-- begin --
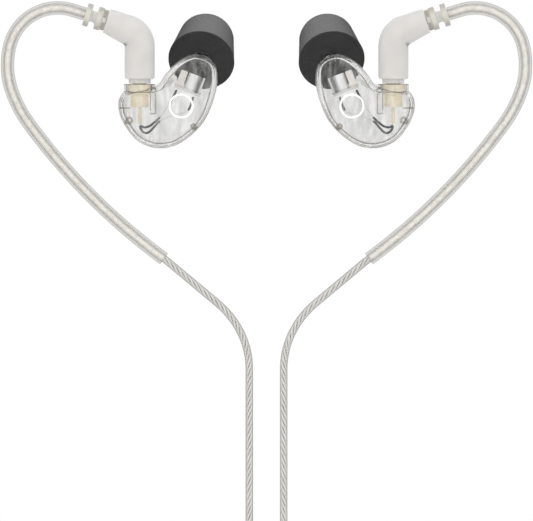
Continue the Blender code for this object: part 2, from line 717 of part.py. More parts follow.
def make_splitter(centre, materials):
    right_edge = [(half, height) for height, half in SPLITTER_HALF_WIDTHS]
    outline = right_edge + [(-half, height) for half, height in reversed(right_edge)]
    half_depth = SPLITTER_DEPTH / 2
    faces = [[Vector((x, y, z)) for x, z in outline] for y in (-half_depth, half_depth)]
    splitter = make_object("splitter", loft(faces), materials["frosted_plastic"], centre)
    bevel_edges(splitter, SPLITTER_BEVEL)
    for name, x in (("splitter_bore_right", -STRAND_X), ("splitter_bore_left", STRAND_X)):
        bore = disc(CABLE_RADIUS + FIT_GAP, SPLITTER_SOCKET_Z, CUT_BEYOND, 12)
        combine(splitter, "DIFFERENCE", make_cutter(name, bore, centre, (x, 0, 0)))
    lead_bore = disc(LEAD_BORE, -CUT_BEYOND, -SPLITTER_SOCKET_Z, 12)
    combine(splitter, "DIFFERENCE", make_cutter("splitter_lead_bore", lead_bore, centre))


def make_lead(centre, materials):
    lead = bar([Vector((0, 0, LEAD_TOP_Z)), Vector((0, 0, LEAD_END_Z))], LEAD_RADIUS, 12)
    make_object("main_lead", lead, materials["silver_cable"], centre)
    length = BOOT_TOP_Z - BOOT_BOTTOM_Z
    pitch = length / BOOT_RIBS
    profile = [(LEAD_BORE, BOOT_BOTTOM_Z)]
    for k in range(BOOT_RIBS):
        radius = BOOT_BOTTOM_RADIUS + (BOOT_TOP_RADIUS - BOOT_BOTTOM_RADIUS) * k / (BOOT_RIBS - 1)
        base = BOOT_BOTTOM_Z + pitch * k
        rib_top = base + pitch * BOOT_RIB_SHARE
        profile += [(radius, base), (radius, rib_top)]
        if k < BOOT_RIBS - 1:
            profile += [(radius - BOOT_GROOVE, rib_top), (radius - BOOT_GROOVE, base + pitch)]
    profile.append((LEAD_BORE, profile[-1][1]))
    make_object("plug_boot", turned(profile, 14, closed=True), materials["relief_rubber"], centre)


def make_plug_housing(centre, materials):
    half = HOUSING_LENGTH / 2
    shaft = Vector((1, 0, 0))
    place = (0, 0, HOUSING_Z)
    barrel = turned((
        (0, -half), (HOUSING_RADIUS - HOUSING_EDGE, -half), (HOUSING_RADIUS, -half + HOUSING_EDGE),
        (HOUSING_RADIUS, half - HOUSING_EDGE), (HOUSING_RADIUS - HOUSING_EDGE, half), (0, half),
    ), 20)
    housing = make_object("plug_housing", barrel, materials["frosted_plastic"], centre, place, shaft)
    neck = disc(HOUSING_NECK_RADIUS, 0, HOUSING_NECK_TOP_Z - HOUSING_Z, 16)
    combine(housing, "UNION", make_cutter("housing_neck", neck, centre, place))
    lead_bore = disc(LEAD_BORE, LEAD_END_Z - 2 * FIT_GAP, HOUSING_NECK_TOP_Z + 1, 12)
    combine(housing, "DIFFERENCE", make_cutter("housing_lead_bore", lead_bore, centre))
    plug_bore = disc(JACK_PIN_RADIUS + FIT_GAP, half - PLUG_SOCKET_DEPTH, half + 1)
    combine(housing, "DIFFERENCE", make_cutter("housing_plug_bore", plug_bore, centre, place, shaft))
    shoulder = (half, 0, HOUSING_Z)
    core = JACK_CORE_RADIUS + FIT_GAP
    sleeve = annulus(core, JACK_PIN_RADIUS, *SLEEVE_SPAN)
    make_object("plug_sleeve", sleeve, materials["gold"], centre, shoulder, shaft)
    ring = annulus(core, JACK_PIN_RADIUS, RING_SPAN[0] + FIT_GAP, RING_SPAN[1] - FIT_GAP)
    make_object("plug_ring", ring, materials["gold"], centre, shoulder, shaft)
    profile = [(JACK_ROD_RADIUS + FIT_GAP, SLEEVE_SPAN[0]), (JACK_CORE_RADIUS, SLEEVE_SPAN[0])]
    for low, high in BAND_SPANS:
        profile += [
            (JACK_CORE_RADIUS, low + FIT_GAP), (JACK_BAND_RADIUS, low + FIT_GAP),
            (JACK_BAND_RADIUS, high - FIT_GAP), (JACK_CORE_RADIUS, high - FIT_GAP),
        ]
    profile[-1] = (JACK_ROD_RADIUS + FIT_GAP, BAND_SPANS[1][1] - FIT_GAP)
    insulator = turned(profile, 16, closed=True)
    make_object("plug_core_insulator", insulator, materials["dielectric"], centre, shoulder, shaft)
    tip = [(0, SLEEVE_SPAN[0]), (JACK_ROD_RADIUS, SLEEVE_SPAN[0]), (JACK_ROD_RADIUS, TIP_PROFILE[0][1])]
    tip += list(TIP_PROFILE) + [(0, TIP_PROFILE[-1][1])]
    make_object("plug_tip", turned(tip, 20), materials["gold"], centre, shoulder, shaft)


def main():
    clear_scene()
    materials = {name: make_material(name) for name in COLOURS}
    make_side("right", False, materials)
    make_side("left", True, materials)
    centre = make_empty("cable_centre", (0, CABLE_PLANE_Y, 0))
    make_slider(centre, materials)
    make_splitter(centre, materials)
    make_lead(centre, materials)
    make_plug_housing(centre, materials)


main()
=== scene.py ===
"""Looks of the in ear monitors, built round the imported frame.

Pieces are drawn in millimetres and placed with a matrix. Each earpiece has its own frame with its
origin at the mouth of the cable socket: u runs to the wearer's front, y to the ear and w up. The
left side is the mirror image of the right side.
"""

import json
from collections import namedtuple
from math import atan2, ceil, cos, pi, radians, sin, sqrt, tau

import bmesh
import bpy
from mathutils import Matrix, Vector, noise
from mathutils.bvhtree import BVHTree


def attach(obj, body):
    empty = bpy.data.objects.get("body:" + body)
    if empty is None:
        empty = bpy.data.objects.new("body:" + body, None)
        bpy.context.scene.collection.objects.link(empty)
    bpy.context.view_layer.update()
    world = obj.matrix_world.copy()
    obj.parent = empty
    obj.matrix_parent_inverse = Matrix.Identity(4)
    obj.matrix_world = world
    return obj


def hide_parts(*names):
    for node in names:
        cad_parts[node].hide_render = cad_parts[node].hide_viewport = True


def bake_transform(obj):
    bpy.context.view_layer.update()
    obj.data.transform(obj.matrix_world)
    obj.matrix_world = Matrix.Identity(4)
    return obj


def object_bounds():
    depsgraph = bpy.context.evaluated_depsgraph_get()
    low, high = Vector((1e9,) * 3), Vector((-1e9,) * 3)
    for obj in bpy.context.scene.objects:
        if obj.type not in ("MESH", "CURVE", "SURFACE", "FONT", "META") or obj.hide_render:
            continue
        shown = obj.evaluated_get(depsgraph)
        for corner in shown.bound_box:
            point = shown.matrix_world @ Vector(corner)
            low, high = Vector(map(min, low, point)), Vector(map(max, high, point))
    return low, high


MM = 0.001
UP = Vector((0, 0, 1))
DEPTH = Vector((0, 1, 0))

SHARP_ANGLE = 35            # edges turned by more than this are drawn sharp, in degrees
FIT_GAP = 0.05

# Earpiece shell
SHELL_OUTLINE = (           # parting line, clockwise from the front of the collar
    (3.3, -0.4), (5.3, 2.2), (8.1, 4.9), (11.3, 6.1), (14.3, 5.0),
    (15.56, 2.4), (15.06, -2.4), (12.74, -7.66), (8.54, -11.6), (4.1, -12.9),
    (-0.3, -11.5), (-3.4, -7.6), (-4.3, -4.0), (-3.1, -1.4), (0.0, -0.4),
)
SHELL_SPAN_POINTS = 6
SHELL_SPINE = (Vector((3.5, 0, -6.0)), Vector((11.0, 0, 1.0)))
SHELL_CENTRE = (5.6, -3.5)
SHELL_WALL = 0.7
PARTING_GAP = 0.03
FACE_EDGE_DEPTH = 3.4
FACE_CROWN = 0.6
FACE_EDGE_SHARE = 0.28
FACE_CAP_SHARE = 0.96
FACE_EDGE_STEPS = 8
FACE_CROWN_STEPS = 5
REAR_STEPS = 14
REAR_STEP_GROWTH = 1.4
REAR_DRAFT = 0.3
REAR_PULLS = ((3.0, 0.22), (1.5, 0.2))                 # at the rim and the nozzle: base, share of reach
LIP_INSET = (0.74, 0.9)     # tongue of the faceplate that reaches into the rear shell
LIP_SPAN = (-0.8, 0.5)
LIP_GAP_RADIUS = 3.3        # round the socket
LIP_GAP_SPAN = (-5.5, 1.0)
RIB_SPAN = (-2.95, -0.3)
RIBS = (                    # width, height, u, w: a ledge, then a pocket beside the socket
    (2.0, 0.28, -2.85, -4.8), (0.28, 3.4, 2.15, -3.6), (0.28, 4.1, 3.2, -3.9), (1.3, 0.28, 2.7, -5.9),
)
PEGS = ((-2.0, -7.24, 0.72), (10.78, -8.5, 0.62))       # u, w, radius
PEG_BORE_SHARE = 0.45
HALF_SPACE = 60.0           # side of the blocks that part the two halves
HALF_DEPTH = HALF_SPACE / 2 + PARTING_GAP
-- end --
What needs to be done: Search the data above for the string "shown" and return every line that has it.

Task answer:
        shown = obj.evaluated_get(depsgraph)
        for corner in shown.bound_box:
            point = shown.matrix_world @ Vector(corner)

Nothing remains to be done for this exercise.